Each set of classroom materials costs $250.Like Shapiro, Mira Cohen, a world history teacher at Beverly Hills High School, worried that the Holocaust is taught in a vacuum. “There’s so much about the number of Jews killed, how they were killed, where they were killed,” Cohen said. “I think it’s important to talk not just about Jewish death, but about Jewish life.”During the 2003-2004 school year, she used EPYC’s curriculum materials to compare and contrast the philosophical movements of the European enlightenment and the Haskalah, or Jewish enlightenment, and explored the roots of Yiddish folk songs and klezmer music. “To the students, the music –– its tune, the timber of the voice –– sounded sad,” she said.

This year, Cohen wants to incorporate EYPC’s recently launched free companion Web site, where students can read a translated Yiddish-language memoir written by a young man in 1939 Vilna and view photos of magnificent Eastern European synagogues that were reduced to rubble during the war. She plans to have her students plumb the Web site and write diary entries of fictional but historically accurate characters living in Eastern Europe.

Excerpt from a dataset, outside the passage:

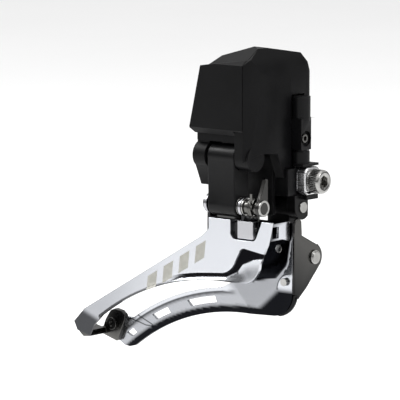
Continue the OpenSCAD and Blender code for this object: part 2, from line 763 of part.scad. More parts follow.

An educator from each pilot school spent a week in New York during the summer of 2003, learning how to use EYPC materials. YIVO’s Rheins said a recent $50,000 matching grant from The Conference on Jewish Material Claims against Germany will enable YIVO to train another 10 to 20 educators to use the curriculum by year’s end. Still, Rheins acknowledges that because of the breadth and depth of the curriculum, it would be rare to find an educator who would have the time and leeway to use EPYC as anything other than supplementary materials.“It’s one thing to ask a faculty member to master 12 years of Holocaust history,” he said. EPYC “is asking them to master 10 centuries.”